Hi Sebastian,

I am not sure about which version you have, and, unfortunately, I had
no time to debug the new version we have laying there since the beginning
of this year (bad.. bad.. max!), but I think that the problem could be
related to threads management.

I don't know if, in the version you have installed, the OpenSSL's thread
initialization is performed correctly... that might be a problem.

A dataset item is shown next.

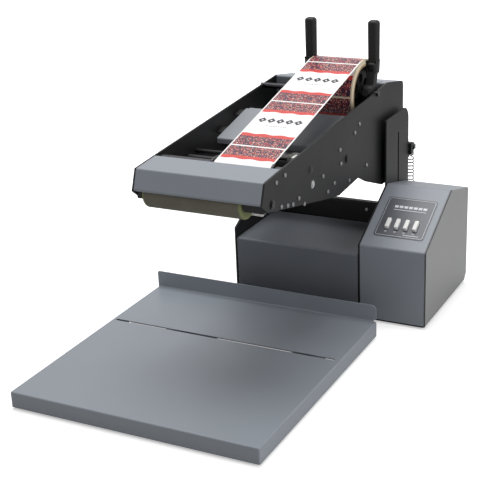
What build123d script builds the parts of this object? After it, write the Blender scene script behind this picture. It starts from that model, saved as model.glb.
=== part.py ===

A quick
fix (but I am not sure that might work, really) could be using only one
thread...

The more sophisticated (but better) fix would be to urge me to release
the new code and test that :D

As the new version of the OCSP uses LibPKI... I would suggest all the
OCSP server managers.. to take a brief look at it and its features (eg.,
shell-oriented tools) that might be handy...

Cheers,
Max


On 04/09/2010 02:49 PM, basscontrol wrote:
Hi list,

I successfully set up ocspd with data from 9 CAs as a single point of
revokation data. I left most of the general options in ocspd.conf at their
defaults. After starting the daemon, everything works as expected. A regular
check (a Nagios check script which issues a request via openssl ocsp)
shows whether the daemon is responding and the response contains the
expected data. Now, after increasing usage of ocsp by local applications,
after running for a while the daemon starts adding invalid signatures to its
responses. A restart fixes the problem for another while, which can be days
or just an hour. The Nagios check, running every few minutes, doesn't seem
to trigger the problem, since until now it only occurs at daytimes. The logs
(daemon is always started with -verbose) don't really tell a big story -
there's
no difference in the entries before, while and after the problem occurs.
Trying to circumvent possible problems with temporary network or ca server
outages, I switched from getting the crl info via HTTP to local files,
regularly pulled by a separate script - but no success. The behaviour is the
same as before. So, I think I need a little help from the list: What can
cause the signatures suddenly become invalid and how to prevent this?
Could this be an obscure bug in ocspd, maybe in conjunction with threading?